[Dataset rows]
+++
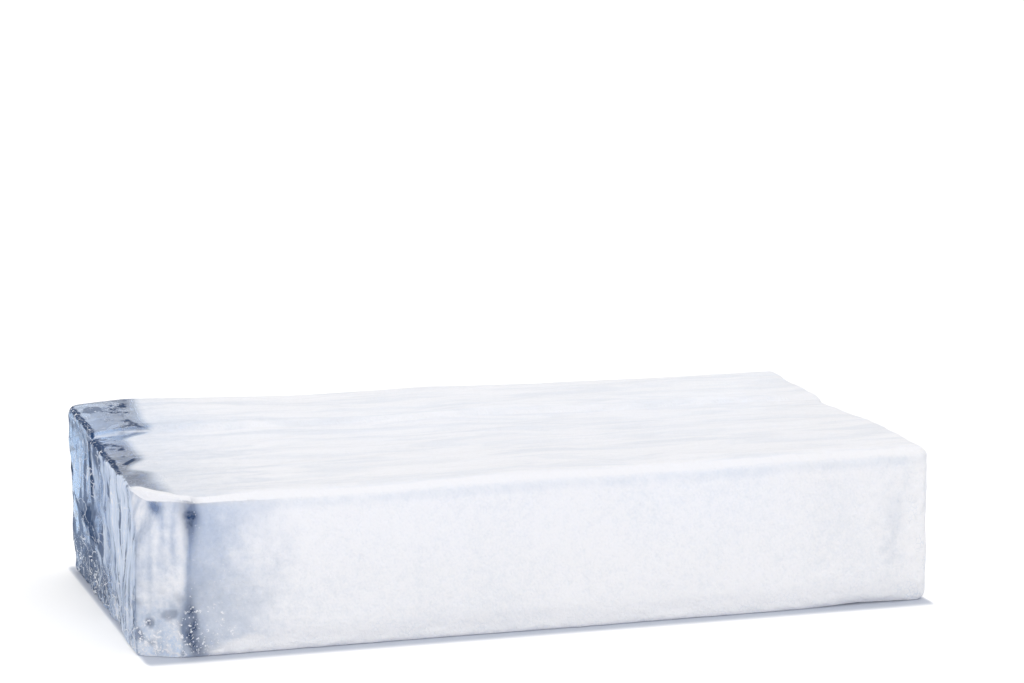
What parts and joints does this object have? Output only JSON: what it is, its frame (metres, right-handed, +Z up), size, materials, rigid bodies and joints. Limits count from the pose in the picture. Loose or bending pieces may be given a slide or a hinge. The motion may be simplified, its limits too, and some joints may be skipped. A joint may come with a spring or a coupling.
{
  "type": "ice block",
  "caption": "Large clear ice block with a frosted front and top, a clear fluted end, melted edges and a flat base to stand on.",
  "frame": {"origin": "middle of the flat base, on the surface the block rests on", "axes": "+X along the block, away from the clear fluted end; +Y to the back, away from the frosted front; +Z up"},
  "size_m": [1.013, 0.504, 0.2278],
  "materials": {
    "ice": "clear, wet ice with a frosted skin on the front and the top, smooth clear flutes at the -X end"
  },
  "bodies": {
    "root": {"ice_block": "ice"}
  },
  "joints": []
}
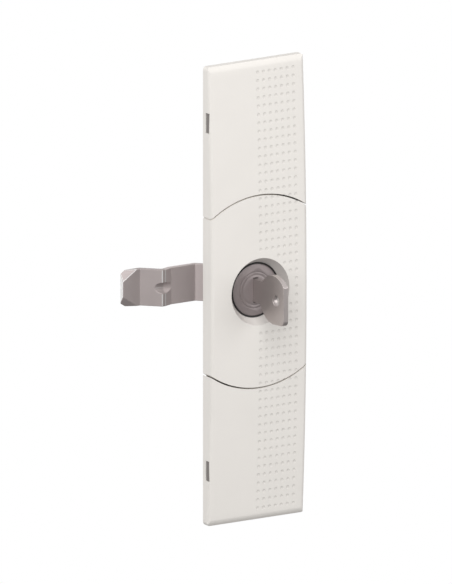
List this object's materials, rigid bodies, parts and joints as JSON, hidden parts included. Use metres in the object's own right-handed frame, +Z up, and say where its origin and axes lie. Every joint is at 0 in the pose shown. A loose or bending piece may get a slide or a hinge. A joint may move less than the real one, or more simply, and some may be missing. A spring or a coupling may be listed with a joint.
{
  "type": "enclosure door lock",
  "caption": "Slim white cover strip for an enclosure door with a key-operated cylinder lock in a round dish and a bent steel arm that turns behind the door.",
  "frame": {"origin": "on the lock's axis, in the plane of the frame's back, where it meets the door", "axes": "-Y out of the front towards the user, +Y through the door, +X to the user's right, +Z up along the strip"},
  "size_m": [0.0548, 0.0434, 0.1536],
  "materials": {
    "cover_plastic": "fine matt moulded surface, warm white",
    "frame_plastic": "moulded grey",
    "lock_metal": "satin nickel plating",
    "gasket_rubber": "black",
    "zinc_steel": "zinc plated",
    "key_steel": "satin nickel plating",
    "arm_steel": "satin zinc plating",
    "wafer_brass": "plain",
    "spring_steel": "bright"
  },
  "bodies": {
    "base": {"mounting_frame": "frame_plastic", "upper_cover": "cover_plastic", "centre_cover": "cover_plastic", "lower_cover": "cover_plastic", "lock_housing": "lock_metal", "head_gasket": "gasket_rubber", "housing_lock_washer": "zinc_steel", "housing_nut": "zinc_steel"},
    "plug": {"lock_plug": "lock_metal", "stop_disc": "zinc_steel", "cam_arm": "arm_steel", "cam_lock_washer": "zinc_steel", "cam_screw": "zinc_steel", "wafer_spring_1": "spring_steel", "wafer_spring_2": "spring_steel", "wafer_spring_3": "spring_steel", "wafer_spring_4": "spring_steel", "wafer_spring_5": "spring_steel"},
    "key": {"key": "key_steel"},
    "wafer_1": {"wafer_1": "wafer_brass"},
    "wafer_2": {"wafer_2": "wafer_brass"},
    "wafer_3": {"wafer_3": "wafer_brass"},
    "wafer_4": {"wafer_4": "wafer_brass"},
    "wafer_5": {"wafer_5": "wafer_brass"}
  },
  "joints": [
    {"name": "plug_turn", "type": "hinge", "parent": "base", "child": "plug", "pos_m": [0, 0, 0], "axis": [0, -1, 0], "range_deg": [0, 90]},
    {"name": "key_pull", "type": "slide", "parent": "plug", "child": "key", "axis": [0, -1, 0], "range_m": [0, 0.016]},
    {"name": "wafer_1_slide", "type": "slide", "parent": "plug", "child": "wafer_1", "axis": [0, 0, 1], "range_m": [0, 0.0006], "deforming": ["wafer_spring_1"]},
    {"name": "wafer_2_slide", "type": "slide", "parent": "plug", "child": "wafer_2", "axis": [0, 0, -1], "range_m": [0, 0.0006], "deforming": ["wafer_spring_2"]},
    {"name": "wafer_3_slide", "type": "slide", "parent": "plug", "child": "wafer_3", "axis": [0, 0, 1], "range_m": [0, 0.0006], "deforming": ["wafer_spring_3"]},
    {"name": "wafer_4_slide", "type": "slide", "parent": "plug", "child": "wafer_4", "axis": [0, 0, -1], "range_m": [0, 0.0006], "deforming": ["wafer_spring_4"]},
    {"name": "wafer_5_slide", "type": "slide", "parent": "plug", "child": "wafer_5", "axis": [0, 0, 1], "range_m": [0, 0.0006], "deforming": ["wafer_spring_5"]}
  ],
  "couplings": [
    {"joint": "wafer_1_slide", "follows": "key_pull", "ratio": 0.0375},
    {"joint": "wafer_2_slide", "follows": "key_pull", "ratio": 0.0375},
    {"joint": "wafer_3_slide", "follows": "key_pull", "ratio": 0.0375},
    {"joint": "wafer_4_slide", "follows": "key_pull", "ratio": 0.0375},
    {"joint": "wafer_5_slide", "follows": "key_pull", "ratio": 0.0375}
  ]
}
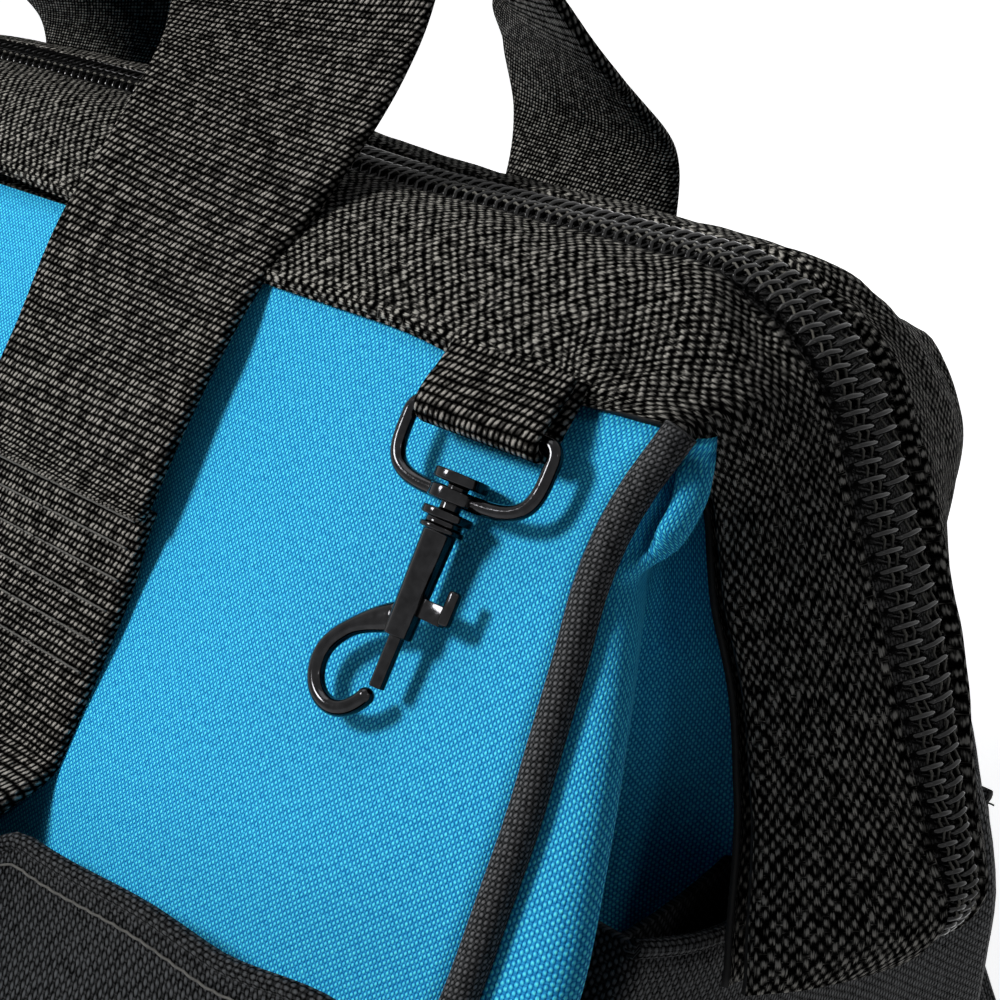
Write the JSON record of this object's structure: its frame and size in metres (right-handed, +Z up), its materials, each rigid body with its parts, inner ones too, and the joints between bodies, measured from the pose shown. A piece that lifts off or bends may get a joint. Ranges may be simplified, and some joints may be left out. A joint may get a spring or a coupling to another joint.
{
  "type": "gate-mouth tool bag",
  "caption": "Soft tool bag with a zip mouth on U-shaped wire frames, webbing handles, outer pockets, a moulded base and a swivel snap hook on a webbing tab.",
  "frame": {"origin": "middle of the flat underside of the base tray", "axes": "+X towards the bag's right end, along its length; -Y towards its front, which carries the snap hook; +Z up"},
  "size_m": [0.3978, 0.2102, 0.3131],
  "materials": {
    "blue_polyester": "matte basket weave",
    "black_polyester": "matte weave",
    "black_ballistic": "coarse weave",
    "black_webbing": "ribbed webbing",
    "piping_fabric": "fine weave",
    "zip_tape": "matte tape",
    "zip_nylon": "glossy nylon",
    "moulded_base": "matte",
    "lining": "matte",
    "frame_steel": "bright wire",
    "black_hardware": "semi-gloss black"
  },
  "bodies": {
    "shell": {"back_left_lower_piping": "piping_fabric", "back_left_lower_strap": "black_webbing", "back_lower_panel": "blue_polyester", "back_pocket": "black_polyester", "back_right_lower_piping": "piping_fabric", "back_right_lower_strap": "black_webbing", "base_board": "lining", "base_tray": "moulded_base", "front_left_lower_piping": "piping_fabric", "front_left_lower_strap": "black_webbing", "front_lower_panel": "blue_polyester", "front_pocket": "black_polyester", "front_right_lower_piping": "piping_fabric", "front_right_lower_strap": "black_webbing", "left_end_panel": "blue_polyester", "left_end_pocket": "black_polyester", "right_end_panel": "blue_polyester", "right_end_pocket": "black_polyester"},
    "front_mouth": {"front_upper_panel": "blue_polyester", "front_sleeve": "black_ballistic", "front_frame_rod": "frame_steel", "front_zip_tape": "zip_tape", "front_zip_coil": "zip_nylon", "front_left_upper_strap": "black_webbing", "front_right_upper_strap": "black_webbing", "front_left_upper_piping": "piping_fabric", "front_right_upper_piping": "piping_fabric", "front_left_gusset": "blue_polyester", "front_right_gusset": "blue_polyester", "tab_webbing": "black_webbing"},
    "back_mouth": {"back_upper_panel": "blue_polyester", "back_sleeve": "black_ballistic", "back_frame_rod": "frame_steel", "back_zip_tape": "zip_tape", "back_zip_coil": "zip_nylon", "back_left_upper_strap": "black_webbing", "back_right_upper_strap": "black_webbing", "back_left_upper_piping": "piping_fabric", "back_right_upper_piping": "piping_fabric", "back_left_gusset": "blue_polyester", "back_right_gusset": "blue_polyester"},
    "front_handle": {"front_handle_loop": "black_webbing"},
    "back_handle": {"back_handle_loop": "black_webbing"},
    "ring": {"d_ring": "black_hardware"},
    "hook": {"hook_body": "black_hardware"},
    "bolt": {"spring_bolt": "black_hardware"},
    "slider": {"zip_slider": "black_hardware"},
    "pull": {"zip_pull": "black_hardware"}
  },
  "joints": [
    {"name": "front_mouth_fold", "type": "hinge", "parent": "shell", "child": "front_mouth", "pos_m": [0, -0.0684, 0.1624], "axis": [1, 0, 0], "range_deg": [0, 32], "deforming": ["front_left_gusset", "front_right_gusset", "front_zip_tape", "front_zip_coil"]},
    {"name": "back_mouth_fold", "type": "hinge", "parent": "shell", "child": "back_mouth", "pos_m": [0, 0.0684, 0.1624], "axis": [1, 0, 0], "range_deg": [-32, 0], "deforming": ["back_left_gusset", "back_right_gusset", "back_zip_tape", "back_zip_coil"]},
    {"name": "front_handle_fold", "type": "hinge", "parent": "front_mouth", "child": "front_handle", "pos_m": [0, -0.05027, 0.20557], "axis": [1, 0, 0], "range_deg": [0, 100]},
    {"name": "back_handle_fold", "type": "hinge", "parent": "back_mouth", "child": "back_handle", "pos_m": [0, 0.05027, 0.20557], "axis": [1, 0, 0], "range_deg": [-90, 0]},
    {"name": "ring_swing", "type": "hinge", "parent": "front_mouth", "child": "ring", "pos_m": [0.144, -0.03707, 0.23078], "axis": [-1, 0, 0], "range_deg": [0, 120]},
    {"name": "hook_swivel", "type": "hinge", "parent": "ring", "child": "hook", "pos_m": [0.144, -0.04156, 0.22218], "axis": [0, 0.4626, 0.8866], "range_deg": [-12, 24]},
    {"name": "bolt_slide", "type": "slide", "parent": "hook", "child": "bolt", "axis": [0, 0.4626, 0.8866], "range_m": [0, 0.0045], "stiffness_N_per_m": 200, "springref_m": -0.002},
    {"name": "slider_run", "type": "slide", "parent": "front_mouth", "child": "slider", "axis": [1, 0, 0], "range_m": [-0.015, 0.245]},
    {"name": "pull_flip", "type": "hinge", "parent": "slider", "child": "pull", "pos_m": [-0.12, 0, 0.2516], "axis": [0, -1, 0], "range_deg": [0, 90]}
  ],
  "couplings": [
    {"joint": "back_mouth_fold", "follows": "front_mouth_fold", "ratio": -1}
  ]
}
+++
- [WRITTEN REQUEST]:
Collect each line holding the string "shown".

- [RESPONSE]:
List this object's materials, rigid bodies, parts and joints as JSON, hidden parts included. Use metres in the object's own right-handed frame, +Z up, and say where its origin and axes lie. Every joint is at 0 in the pose shown. A loose or bending piece may get a slide or a hinge. A joint may move less than the real one, or more simply, and some may be missing. A spring or a coupling may be listed with a joint.
Write the JSON record of this object's structure: its frame and size in metres (right-handed, +Z up), its materials, each rigid body with its parts, inner ones too, and the joints between bodies, measured from the pose shown. A piece that lifts off or bends may get a joint. Ranges may be simplified, and some joints may be left out. A joint may get a spring or a coupling to another joint.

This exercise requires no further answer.